**Objective:**
Locate the line bearing "Write part 3" in the material below, then reproduce it and each following line up to and including the line bearing "cut panel with".

Object modeling scripts:
▼

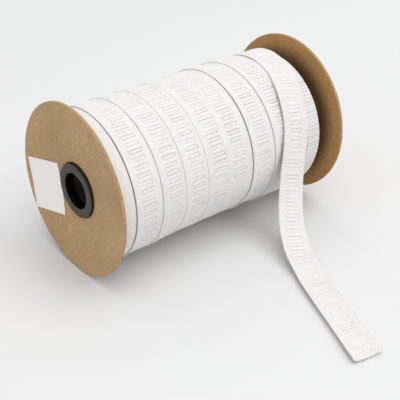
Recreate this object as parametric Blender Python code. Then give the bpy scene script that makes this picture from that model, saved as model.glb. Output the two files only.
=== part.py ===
"""A roll of white ribbed elastic on a reel of two kraft board discs.

Metres, +Z up. While the pieces are made, X is the reel's axis, -Y is its front and
the surface it stands on is z = 0. An angle round the roll starts at the front, level
with the axis, and grows upwards: 90 is the top, 180 the back and 270 the underside.
The finished reel is moved so that its origin is the middle of its footprint.
"""

import math

import bmesh
import bpy
from mathutils import Matrix, Quaternion, Vector

MM = 0.001

# The elastic tape: three quarters of an inch wide.
TAPE_WIDTH = 19.05 * MM
TAPE_THICK = 1.2 * MM

# The two discs. Each is dished: its rim stands further out than its middle.
DISC_RADIUS = 53.5 * MM
DISC_THICK = 2.0 * MM
DISC_DISH = 4.4 * MM
DISC_EYE_FLAT = 20.0 * MM
DISC_MIDDLE = 80.4 * MM
DISC_RIM_CHAMFER = 0.3 * MM
REST_FLAT = 0.15 * MM
LEFT_LEAN = (1.37, 0.0)
RIGHT_LEAN = (0.75, -1.04)

# The moulded tube through both discs.
CORE_RADIUS = 17.1 * MM
CORE_BORE = 11.2 * MM
CORE_HALF = 84.2 * MM
CORE_CHAMFER = 0.5 * MM
# The tube lies a little below the middle of the discs and of the roll.
CORE_SHIFT = Vector((0.0, 0.0, -1.2 * MM))

# The wound roll.
ROLL_RADIUS = 46.8 * MM
ROLL_LEFT = -81.6 * MM
ROLL_LEFT_MIDDLE = -79.4 * MM
ROLL_LEFT_ROUND = 0.9 * MM
ROLL_END_RADIUS = 43.0 * MM
FIT_GAP = 0.3 * MM
LAP_GAP = 0.4 * MM

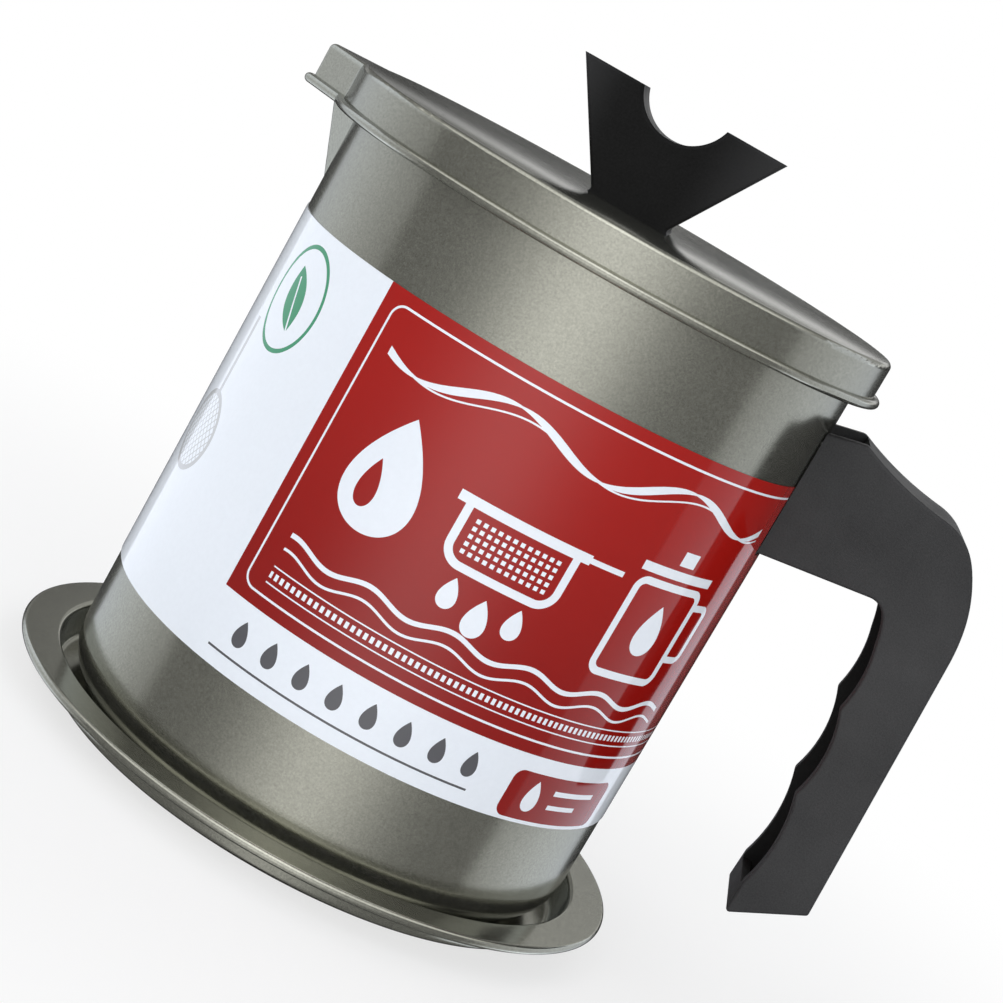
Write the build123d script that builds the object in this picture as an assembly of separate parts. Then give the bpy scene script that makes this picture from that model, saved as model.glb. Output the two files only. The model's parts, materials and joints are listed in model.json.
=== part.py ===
from build123d import *
import math
import os

# A strainer pot for cooking fat: drip tray, pot with a V spout and a side handle, lift-out
# strainer, and a lid with a V knob. Millimetres. +Z is up, the handle points along +X, the
# spout along -X, and the origin is the centre of the tray's underside.

# ---------------------------------------------------------------- driving dimensions

# Clearances
SEAT_GAP = 0.3          # between pieces that rest on each other but lift apart
FILM_GAP = 0.05         # between the pot and what is wrapped round it or welded on it
BORE_GAP = 0.05         # radial, round a screw or an insert

# Pot
POT_R = 62.5            # outside of the straight wall
POT_SHEET = 0.7
POT_HEIGHT = 148.0      # underside to the top of the rolled mouth
POT_BASE_ROUND = 11.0   # outside corner at the base
POT_CURL_R = 0.9        # section radius of the rolled mouth
SPOUT_REACH = 11.2      # how far the spout's ridge stands out of the wall at the mouth
SPOUT_DROP = 29.0       # from the mouth down to where the ridge meets the wall
SPOUT_SLOPE = 40.0      # degrees between each flank and the wall's tangent at the ridge
SPOUT_RIDGE_ROUND = 2.5

# Drip tray
TRAY_SHEET = 0.7
TRAY_DEPTH = 8.4        # underside to the top of the rim
TRAY_WELL_GAP = 3.5     # between the pot's wall and the mouth of the well
TRAY_WELL_SLANT = 1.0   # how much smaller the well is at the underside
TRAY_RIM_WIDTH = 9.1    # mouth of the well to the outside of the rolled edge
TRAY_BEAD_R = 1.05      # section radius of the rolled edge
TRAY_BASE_ROUND = 2.4   # corner between the underside and the well wall
TRAY_RIM_ROUND = 1.2    # corner between the well wall and the rim

# Label sleeve
LABEL_SHEET = 0.2
LABEL_LOW = 29.6        # above the pot's underside
LABEL_HEIGHT = 87.5
LABEL_NOTCH_GAP = 0.8   # round the handle's arm

# Strainer
STRAINER_SHEET = 0.6
STRAINER_OVERHANG = 1.0 # flange past the rolled mouth
STRAINER_WALL_GAP = 1.2 # between the pot's wall and the cup
STRAINER_TAPER = 1.6    # how much smaller the wall is at the floor
STRAINER_DEPTH = 42.0
STRAINER_LIP = 5.0      # inward lip that carries the mesh
MESH_THICK = 0.5
MESH_SIDE_GAP = 0.4
RING_WIDTH = 3.6
RING_THICK = 1.0
RING_ROUND = 0.35

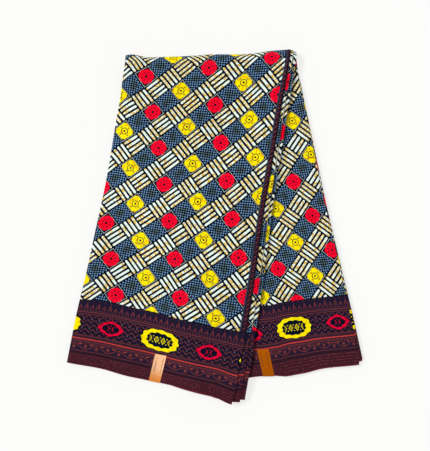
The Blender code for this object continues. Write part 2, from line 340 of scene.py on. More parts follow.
# %% Plies that show
Ply = namedtuple("Ply", "depth left front_right back_right front_end back_end")
STRETCHES = {
    "outer_sheet": [
        Ply(
            0.35, (0, 2),
            ((0, 21.5), (0.06, 19), (0.25, 14.5), (0.5, 13.3), (0.72, 11.2), (1, 10.2)),
            ((0, 4), (1, 8)),
            ((0, 0), (1, 0)), ((0, 2), (1, 5)),
        )
    ],
    "side_pleat_a": [
        Ply(
            depth, (1.5, 2.5),
            ((0, 10), (0.12, 9), (0.25, 7), (0.5, 5.5), (1, 6)), ((0, 3), (1, 5)),
            ((0, 2.5), (0.5, 2), (0.66, -2), (0.83, -1.5), (0.91, 4), (1, 8 + more)),
            ((0, 4 + more), (1, 8)),
        )
        for depth, more in ((1.75, 0), (3.6, 1.6))
    ],
    "side_pleat_b": [
        Ply(
            depth, (2.5, 2),
            ((0, 2.5), (0.15, 0.8), (0.4, 0), (1, 0)), ((0, 2), (1, 2)),
            ((0, 4), (0.6, 3), (0.9, 7), (1, 12.5 + more)), ((0, 3 + more), (1, 6)),
        )
        for depth, more in ((4.15, 0), (5.95, 1.8))
    ],
    "inner_sheet": [
        Ply(
            10.7, (2, 0.5),
            ((0, 4), (1, 1)), ((0, 2.6), (0.016, 0.3), (0.05, 0), (1, 0)),
            ((0, 1.5), (1, 15)), ((0, 0), (1, 0)),
        )
    ],
}
print("plies that show:", ", ".join(f"{name} {len(plies)}" for name, plies in STRETCHES.items()))

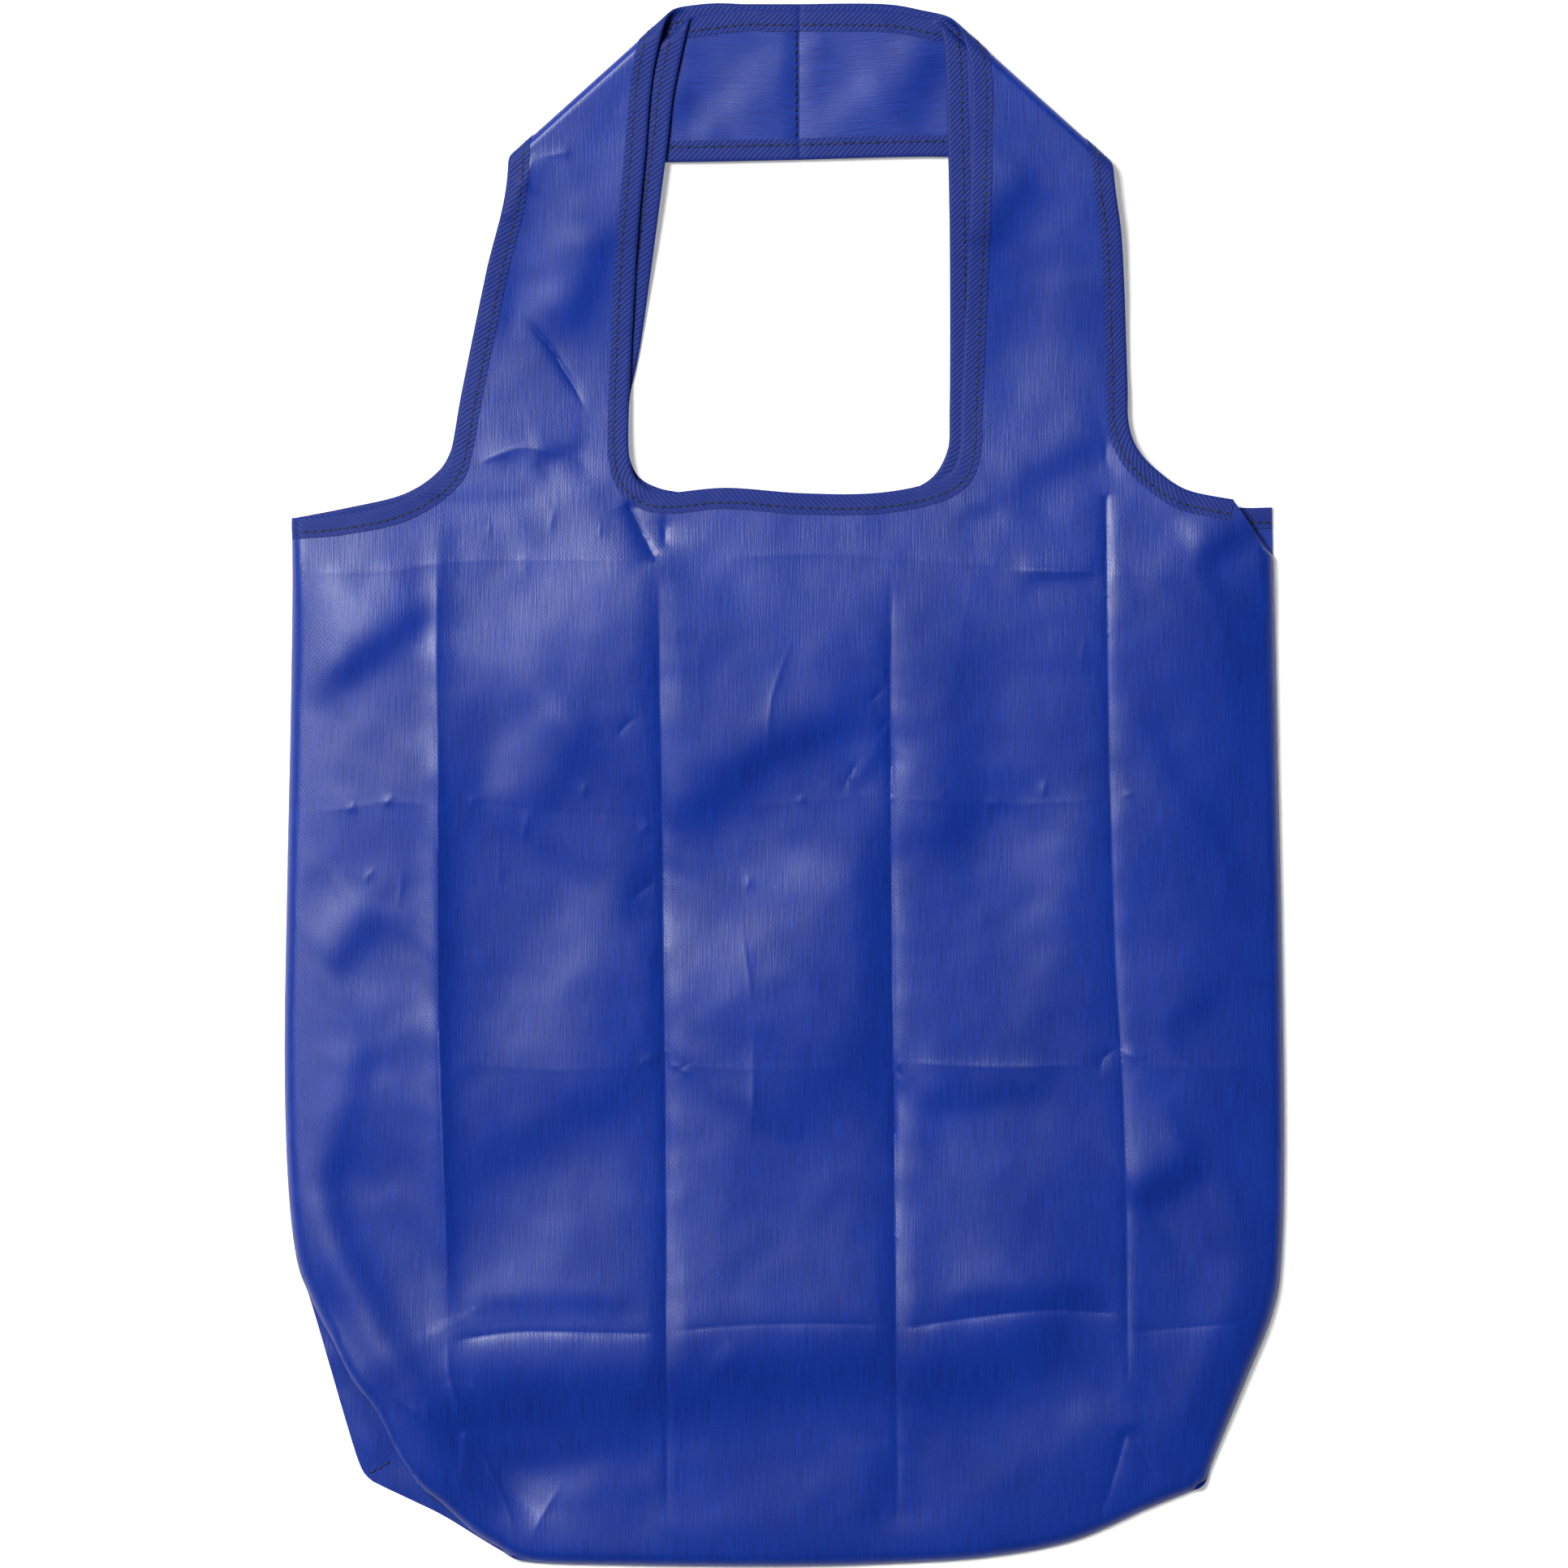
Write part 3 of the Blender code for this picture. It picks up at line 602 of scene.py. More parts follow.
class Panel:
    """One cut panel with its two straps: its edges on the flat cloth, its place in space."""

    def __init__(self, name, front, layers, left_shift, right_shift):
        self.name = name
        self.front = front
        low_z = HEM_Z + layers[0] * LAYER
        high_z = HEM_Z + layers[1] * LAYER
        self.left_fold = Fold(LEFT_FOLD_X + left_shift, -1, low_z, high_z)
        self.right_fold = Fold(RIGHT_FOLD_X + right_shift, 1, low_z, high_z)
        self.band_top = BAND_TOP_Y + (LOOP_STAGGER if front else -LOOP_STAGGER)
        self.side = spline(body_side(front), EDGE_STEP)
        self.rim = resample(self.side, RIM_STEP)
        self.right = spline(right_outer_hem(self), HEM_STEP)
        self.neck = spline(neck_hem(self), HEM_STEP)
        self.left = spline(left_outer_hem(self), HEM_STEP)

    def height(self, xy):
        y = xy[:, 1]
        floor = back_height(y)
        rim = nearest(xy, self.rim)[0]
        if not self.front:
            return floor + back_relief(xy, rim)
        long_rise = ease((y - LONG_RISE_START) / (HEM_RISE_END - LONG_RISE_START)) - hem_share(y)
        floor += (HEM_Z + LAYER - CLOTH_T / 2 - PANEL_GAP) * long_rise * ease(rim / RELIEF_MARGIN)
        gap = PANEL_GAP + (LAYER - PANEL_GAP) * hem_share(y)
        gap *= EDGE_GAP_SHARE + (1 - EDGE_GAP_SHARE) * ease(rim / EDGE_GAP_WIDTH)
        roll = np.sqrt(1 - (1 - np.minimum(1.0, rim / ROLL_WIDTH)) ** 2)
        rise = np.sin(math.pi / 2 * np.minimum(1.0, rim / RIM_WIDTH))
        mouth = 1 - ease((y - MOUTH_START_Y) / (MOUTH_END_Y - MOUTH_START_Y))
        uneven = ripple(xy, *FINE_WAVES) + ripple(xy, *BROAD_WAVES)
        past = np.maximum(self.left_fold.beyond(xy), self.right_fold.beyond(xy))
        marks = (relief(xy) + uneven) * ease(rim / RELIEF_MARGIN) * ease(-past / FOLD_MARGIN)
        marks = np.where(y > NECK_Y, np.maximum(marks, -SINK_MOST), marks)
        foot = FOOT_SHARE + (1 - FOOT_SHARE) * ease((y - FOOT_START_Y) / (FOOT_END_Y - FOOT_START_Y))
        above = (ROLL_RISE * roll + PUFF * rise) * mouth * foot + marks + marked(xy, RIM_MARKS)
        rest = (above + np.sqrt(above ** 2 + REST_SOFT ** 2)) / 2
        return floor + gap + above + (rest - above) * mouth

    def place(self, xy):
        """Places in space of points of the flat cloth."""
        xy = np.asarray(xy, float)
        result = np.column_stack((xy, self.height(xy)))
        for fold, half in ((self.left_fold, xy[:, 0] < 0), (self.right_fold, xy[:, 0] >= 0)):
            past = half & (fold.beyond(xy) > 0)
            result[past] = fold.turn(xy[past])
            if not self.front:
                result[past, 2] += marked(result[past, :2], BAND_MARKS)
        result[:, 1] -= MIDDLE_Y
        return result

    def normal(self, xy):
        """The cloth's upper side, over a small patch round each point."""
        along_x = self.place(xy + (PROBE, 0)) - self.place(xy - (PROBE, 0))
        along_y = self.place(xy + (0, PROBE)) - self.place(xy - (0, PROBE))
        up = np.cross(along_x, along_y)
        return up / np.linalg.norm(up, axis=1)[:, None]

    def lifted(self, xy, distance):
        return self.place(xy) + self.normal(xy) * np.reshape(distance, (-1, 1))

    def strap_end(self, fold):
        """Points across the end of a strap, from its lower edge up, between its hems."""
        heights = np.linspace(BAND_LOW_Y, self.band_top, SEAM_POINTS)[1:-1]
        return [fold.unfold(SEAM_X, y) for y in heights]

    def outline(self):
        side = self.side if self.front else self.side[:-1]
        return np.vstack((side, self.right, self.strap_end(self.right_fold), self.neck,
                          self.strap_end(self.left_fold)[::-1], self.left[:-1]))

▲

**Problem solution:**
Write part 3 of the Blender code for this picture. It picks up at line 602 of scene.py. More parts follow.
class Panel:
    """One cut panel with its two straps: its edges on the flat cloth, its place in space."""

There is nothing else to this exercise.